— Description of the task —
Extract the data exactly, missing nothing.

— Available data —
::::

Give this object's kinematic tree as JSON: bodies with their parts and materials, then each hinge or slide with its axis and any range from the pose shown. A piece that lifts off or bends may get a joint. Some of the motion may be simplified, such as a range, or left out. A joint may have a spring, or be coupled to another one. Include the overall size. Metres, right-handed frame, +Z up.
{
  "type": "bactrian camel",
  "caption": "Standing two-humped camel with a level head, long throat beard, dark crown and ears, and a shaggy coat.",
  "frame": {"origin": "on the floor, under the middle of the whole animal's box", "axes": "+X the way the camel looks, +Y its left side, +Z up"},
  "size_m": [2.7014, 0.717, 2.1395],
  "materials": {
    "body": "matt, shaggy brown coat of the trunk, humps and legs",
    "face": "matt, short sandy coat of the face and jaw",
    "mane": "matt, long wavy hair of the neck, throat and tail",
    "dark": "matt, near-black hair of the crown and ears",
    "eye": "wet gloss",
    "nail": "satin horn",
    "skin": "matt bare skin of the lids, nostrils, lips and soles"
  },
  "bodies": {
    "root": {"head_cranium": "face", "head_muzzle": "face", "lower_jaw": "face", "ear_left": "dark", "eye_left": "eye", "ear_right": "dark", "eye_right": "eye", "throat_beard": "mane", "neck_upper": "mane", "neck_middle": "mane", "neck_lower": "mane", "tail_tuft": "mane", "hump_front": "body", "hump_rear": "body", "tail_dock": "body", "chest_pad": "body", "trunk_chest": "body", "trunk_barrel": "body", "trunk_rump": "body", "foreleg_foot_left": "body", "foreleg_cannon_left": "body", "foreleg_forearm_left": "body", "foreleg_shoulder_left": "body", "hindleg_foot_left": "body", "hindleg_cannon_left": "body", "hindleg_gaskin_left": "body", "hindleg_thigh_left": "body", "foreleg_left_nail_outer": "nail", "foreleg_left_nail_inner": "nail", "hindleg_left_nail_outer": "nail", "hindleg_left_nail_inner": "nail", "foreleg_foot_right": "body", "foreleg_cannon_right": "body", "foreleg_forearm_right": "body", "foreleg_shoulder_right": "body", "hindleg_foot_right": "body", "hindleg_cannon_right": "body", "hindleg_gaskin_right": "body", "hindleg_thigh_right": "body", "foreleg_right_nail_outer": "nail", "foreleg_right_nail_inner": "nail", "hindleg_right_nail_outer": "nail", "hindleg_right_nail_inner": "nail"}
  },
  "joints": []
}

::::

— Result of the task —
Give this object's kinematic tree as JSON: bodies with their parts and materials, then each hinge or slide with its axis and any range from the pose shown. A piece that lifts off or bends may get a joint. Some of the motion may be simplified, such as a range, or left out. A joint may have a spring, or be coupled to another one. Include the overall size. Metres, right-handed frame, +Z up.
{
  "type": "bactrian camel",
  "caption": "Standing two-humped camel with a level head, long throat beard, dark crown and ears, and a shaggy coat.",
  "frame": {"origin": "on the floor, under the middle of the whole animal's box", "axes": "+X the way the camel looks, +Y its left side, +Z up"},
  "size_m": [2.7014, 0.717, 2.1395],
  "materials": {
    "body": "matt, shaggy brown coat of the trunk, humps and legs",
    "face": "matt, short sandy coat of the face and jaw",
    "mane": "matt, long wavy hair of the neck, throat and tail",
    "dark": "matt, near-black hair of the crown and ears",
    "eye": "wet gloss",
    "nail": "satin horn",
    "skin": "matt bare skin of the lids, nostrils, lips and soles"
  },
  "bodies": {
    "root": {"head_cranium": "face", "head_muzzle": "face", "lower_jaw": "face", "ear_left": "dark", "eye_left": "eye", "ear_right": "dark", "eye_right": "eye", "throat_beard": "mane", "neck_upper": "mane", "neck_middle": "mane", "neck_lower": "mane", "tail_tuft": "mane", "hump_front": "body", "hump_rear": "body", "tail_dock": "body", "chest_pad": "body", "trunk_chest": "body", "trunk_barrel": "body", "trunk_rump": "body", "foreleg_foot_left": "body", "foreleg_cannon_left": "body", "foreleg_forearm_left": "body", "foreleg_shoulder_left": "body", "hindleg_foot_left": "body", "hindleg_cannon_left": "body", "hindleg_gaskin_left": "body", "hindleg_thigh_left": "body", "foreleg_left_nail_outer": "nail", "foreleg_left_nail_inner": "nail", "hindleg_left_nail_outer": "nail", "hindleg_left_nail_inner": "nail", "foreleg_foot_right": "body", "foreleg_cannon_right": "body", "foreleg_forearm_right": "body", "foreleg_shoulder_right": "body", "hindleg_foot_right": "body", "hindleg_cannon_right": "body", "hindleg_gaskin_right": "body", "hindleg_thigh_right": "body", "foreleg_right_nail_outer": "nail", "foreleg_right_nail_inner": "nail", "hindleg_right_nail_outer": "nail", "hindleg_right_nail_inner": "nail"}
  },
  "joints": []
}